══ Provided data ══
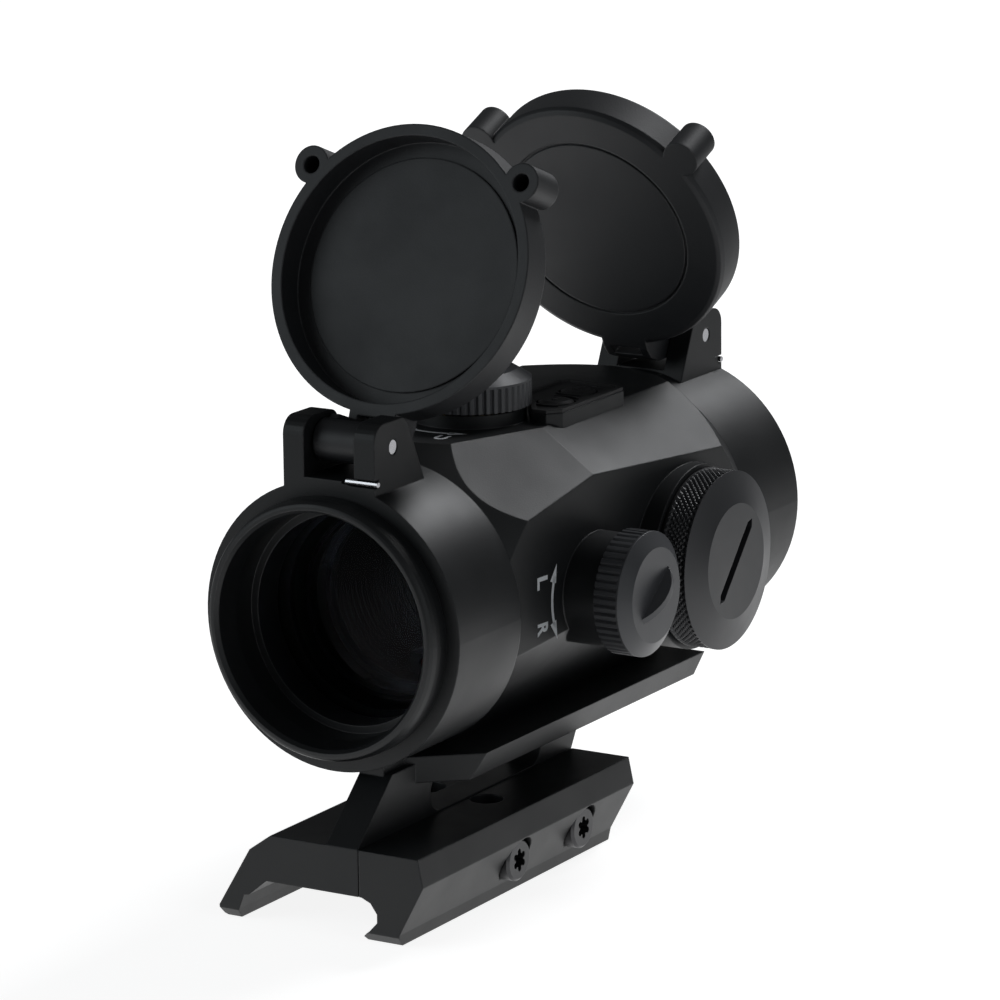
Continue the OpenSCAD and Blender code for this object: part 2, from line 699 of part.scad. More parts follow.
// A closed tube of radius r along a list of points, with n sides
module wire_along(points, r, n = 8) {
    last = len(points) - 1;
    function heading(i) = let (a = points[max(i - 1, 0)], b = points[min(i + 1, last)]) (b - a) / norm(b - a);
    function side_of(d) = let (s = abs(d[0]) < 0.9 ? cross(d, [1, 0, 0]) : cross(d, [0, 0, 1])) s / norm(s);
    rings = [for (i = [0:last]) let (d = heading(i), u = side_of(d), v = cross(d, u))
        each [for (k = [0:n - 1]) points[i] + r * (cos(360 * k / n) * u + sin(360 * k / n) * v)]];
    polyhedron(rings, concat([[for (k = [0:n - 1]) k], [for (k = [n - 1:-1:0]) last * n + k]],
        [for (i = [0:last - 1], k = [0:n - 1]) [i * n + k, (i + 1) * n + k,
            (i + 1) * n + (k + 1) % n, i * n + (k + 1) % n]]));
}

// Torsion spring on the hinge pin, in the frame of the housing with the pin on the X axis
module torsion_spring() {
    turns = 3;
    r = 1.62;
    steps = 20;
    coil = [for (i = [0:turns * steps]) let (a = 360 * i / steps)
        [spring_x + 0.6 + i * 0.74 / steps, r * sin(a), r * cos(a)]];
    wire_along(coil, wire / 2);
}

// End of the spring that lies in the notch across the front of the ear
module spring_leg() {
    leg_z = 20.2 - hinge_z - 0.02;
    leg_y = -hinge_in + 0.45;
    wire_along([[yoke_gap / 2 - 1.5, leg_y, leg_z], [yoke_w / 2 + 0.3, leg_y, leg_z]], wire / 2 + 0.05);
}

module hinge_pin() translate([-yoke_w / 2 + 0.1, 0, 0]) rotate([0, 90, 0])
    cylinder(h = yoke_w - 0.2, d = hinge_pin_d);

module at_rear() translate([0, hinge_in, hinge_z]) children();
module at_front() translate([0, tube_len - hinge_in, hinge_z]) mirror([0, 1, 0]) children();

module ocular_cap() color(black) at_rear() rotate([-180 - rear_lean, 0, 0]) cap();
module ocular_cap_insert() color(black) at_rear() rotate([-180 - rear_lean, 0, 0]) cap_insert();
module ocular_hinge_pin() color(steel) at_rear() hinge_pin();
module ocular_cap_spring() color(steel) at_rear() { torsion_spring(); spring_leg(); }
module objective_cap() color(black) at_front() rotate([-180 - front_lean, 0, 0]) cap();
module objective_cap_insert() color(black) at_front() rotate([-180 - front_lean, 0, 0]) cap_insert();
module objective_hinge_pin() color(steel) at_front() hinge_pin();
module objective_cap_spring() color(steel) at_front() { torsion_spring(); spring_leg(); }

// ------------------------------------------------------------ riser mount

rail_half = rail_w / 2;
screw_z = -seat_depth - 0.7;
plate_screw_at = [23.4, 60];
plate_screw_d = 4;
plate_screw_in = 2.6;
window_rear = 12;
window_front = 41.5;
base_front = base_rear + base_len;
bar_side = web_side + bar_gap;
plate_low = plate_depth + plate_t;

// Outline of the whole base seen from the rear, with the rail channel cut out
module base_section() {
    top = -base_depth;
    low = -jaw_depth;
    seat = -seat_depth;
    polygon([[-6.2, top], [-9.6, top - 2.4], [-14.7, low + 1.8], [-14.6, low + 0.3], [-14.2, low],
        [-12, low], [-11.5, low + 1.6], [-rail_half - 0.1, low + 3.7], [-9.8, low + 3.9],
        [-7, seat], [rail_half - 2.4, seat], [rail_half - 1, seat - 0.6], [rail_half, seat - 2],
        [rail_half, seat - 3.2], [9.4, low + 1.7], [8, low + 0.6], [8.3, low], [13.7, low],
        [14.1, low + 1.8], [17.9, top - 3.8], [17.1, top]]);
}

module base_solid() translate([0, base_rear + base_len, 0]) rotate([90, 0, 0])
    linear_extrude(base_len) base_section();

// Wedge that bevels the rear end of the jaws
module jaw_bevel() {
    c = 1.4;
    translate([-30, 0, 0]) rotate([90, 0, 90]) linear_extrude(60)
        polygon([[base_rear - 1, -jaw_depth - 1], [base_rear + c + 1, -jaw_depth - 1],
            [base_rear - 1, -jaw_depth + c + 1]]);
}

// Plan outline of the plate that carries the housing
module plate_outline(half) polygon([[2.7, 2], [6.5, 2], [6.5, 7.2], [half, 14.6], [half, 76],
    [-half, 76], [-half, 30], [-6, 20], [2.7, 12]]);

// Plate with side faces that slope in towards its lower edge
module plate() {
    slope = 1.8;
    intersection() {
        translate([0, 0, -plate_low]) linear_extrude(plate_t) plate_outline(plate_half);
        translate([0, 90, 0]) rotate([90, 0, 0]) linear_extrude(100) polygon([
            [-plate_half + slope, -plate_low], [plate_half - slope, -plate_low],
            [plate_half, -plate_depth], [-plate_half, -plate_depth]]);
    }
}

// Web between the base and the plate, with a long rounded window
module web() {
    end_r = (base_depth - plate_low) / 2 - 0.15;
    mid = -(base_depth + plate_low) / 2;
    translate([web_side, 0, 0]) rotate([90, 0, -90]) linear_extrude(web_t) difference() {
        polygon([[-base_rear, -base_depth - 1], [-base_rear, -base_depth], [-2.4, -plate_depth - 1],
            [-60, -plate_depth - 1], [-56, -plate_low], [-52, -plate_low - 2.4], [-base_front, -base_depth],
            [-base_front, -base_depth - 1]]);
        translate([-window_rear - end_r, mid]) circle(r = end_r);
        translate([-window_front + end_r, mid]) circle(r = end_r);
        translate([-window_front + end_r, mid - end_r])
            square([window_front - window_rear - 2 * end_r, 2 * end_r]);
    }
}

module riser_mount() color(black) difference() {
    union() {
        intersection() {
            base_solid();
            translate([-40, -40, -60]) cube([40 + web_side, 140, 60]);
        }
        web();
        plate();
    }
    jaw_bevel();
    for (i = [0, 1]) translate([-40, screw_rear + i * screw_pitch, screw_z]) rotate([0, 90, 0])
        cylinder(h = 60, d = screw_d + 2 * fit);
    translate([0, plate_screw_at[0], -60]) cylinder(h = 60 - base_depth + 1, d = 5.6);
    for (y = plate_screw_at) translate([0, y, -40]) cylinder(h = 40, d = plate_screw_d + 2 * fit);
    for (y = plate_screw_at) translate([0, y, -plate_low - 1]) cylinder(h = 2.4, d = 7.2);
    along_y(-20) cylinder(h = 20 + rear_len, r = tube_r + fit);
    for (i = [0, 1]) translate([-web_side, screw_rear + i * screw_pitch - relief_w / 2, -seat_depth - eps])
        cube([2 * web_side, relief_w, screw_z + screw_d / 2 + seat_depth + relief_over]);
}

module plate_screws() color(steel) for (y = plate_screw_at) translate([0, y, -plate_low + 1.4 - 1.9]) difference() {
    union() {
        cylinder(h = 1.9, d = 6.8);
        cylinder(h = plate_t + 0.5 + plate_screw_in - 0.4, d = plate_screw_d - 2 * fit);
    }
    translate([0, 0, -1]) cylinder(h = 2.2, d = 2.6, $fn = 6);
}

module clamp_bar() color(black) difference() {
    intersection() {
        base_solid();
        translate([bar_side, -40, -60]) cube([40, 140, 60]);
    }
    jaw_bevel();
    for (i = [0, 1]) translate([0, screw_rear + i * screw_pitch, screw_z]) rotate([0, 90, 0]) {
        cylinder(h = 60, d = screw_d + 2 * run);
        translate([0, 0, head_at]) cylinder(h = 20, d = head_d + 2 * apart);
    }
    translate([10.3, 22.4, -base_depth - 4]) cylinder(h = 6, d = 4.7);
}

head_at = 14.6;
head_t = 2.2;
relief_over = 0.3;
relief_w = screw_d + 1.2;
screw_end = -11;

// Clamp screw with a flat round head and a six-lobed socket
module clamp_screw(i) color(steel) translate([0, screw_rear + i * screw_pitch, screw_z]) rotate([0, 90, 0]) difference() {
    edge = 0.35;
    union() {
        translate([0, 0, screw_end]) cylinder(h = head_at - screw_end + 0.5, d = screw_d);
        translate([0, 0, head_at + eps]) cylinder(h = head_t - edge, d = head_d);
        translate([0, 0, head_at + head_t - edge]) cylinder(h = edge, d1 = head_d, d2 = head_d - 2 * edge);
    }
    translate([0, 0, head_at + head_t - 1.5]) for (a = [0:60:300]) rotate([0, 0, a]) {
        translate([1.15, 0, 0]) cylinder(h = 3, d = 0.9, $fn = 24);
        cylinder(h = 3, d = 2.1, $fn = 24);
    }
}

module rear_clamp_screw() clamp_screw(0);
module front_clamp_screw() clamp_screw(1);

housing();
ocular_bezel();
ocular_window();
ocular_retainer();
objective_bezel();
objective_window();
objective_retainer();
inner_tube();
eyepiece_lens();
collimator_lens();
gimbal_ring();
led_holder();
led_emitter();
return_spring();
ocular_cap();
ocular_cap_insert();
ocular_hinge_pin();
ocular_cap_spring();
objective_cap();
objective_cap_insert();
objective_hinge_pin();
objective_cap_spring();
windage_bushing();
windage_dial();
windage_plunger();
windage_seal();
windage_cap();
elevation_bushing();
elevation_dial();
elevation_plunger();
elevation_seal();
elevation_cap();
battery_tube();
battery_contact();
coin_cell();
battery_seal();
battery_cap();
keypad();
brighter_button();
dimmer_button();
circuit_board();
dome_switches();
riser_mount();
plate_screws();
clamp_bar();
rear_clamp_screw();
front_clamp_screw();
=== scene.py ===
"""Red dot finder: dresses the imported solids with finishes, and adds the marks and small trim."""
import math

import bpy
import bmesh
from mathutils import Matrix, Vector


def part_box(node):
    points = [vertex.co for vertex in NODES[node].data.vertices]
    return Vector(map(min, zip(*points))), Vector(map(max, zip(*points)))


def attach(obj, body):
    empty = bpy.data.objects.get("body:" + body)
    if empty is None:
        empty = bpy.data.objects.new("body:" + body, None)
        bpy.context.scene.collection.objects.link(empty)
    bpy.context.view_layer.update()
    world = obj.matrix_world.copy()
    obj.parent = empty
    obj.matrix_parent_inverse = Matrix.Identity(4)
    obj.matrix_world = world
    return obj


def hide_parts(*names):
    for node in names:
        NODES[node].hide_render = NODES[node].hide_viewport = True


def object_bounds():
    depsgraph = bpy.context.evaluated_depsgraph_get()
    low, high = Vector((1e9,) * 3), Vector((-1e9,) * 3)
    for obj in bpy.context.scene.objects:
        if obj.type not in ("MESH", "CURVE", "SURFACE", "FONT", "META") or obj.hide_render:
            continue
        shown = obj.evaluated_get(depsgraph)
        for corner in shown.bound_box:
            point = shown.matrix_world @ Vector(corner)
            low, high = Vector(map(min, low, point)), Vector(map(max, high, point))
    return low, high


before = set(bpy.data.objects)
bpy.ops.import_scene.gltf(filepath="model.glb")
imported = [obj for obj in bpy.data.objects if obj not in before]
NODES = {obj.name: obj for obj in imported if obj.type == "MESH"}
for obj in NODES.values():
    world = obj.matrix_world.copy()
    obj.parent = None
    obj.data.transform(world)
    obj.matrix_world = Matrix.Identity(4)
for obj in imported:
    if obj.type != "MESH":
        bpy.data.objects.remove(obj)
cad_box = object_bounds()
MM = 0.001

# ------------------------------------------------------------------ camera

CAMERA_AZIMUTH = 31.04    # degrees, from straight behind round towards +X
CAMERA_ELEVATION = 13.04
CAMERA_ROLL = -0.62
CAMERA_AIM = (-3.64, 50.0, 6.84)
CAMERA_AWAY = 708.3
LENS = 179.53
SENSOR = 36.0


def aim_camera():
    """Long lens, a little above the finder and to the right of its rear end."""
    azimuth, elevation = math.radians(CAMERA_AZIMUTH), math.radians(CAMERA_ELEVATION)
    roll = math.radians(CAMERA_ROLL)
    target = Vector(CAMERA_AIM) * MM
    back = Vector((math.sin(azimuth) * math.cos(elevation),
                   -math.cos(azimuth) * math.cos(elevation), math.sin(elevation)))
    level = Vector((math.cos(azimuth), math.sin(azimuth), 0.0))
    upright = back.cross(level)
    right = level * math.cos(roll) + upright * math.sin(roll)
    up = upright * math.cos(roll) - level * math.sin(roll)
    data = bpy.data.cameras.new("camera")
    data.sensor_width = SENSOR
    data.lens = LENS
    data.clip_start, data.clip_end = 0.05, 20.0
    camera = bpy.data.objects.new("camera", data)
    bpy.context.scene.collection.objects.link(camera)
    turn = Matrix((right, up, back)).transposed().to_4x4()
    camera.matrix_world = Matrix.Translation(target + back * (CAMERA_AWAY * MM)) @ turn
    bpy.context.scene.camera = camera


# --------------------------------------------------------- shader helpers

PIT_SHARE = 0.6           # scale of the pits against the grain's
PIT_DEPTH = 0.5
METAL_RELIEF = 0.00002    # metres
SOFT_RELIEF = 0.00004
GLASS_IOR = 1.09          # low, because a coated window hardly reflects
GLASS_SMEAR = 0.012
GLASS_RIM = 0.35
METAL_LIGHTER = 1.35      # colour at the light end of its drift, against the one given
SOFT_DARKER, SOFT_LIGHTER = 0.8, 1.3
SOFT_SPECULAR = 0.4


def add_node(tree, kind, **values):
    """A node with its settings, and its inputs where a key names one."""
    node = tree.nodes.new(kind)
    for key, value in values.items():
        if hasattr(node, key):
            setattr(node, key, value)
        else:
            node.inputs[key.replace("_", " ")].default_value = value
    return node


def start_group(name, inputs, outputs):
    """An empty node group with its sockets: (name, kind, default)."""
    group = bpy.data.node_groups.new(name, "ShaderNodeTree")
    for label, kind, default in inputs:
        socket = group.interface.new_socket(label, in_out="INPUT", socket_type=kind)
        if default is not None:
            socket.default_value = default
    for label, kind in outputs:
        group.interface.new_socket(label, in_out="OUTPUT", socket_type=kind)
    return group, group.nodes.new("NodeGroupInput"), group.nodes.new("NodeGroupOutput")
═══
## Problem statement:
Identify the lines that contain the string "shown", and copy every one of them.

## Written answer:
        shown = obj.evaluated_get(depsgraph)
        for corner in shown.bound_box:
            point = shown.matrix_world @ Vector(corner)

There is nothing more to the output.